I was a woman, and a woman of colour. At that time was rare [for a woman] to be a political activist. As women, we started to support each other. So, if we wanted to speak at a student’s union meeting, a big gathering, the women would meet together beforehand so we could prepare ourselves for what we were going to do. Which is really good tactic to have because it the student’s union was very male dominated. And you were picked out because you were pretty. That chauvinism was terribly rife in the student movement of those days. So, we as women got round finding ways of arguing, fighting with that. I discovered there were real issues of [Asian] girls being forced into marriage. Girls being beaten up. Girls not being able to pursue some of their education. And then many of them wanting [to] and leav[ing] home. [At] my house, that I shared with a woman in Leicester, we were having to accommodate young Asian girls, on an ad hoc basis, because they were having issues [at home]. So that led to me starting a project, one of the first Asian women’s hostels in Leicester. It was one of the first in country. […] But the hostel was very controversial in the community. They didn’t want it. The National Front didn’t want it. There was coverage in the press.
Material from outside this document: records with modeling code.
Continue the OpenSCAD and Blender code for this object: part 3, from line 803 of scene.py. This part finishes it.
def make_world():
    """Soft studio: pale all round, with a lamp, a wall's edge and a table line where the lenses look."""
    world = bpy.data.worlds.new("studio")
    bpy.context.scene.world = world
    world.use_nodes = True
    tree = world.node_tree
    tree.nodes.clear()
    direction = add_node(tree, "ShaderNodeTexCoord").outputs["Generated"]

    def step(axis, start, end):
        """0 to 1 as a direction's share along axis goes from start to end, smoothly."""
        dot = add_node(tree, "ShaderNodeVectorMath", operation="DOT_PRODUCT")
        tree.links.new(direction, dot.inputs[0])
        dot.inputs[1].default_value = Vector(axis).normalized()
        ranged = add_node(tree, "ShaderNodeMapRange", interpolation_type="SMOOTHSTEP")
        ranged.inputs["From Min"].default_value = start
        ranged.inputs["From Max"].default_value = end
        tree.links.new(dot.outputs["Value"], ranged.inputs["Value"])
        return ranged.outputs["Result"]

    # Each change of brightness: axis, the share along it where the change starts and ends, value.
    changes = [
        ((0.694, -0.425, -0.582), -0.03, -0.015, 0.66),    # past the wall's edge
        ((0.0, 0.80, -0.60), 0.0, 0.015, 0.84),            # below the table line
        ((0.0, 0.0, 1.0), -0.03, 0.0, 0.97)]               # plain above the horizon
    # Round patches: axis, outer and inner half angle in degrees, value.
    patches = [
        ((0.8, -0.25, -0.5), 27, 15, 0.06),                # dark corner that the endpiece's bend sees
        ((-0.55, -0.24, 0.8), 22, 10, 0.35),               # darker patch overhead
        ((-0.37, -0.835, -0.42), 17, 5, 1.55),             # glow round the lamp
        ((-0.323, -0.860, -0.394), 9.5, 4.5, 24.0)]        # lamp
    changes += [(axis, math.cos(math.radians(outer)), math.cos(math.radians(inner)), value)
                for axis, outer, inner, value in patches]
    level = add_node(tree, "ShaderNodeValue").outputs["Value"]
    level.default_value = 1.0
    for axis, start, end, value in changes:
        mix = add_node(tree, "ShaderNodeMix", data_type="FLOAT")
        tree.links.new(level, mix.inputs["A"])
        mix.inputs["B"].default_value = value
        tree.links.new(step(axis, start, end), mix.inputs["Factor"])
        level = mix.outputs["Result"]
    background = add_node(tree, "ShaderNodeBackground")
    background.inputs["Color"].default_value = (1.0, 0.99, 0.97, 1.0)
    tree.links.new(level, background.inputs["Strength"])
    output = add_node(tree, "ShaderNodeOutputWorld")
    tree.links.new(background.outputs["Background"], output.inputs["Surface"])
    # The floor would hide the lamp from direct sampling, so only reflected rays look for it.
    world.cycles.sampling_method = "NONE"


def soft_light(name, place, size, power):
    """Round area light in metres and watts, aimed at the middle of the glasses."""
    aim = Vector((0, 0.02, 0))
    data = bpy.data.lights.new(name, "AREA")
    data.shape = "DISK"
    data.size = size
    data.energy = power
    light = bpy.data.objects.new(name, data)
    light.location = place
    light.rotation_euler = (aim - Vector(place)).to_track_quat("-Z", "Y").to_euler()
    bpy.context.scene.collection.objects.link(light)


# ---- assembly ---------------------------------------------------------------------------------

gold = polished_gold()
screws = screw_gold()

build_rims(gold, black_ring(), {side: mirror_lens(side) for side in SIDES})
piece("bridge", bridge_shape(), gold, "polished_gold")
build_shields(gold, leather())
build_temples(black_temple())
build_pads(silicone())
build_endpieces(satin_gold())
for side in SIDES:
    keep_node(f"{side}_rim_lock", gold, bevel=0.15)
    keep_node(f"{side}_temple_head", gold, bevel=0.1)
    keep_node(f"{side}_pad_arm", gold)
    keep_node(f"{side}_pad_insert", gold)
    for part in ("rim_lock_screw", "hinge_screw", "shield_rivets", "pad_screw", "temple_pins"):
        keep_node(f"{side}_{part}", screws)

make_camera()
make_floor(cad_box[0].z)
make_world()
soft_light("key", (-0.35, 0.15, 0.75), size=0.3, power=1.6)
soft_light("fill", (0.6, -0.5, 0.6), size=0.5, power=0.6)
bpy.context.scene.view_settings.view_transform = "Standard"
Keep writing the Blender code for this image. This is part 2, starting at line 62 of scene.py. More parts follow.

In one day, we had the National Front smash our offices because I’d been making some statements in the papers […] And then Asian men marched outside demanding that I be sacked for daring to set up this Asian women’s hostel. We carried on. I wasn’t going to give up. The hostel was set up eventually.
Anita returned to Birmingham to continue her activism. In Handsworth, she set up a women’s group and campaigned for women’s rights. She went onto become an established broadcast journalist as well as to continue her work helping communities.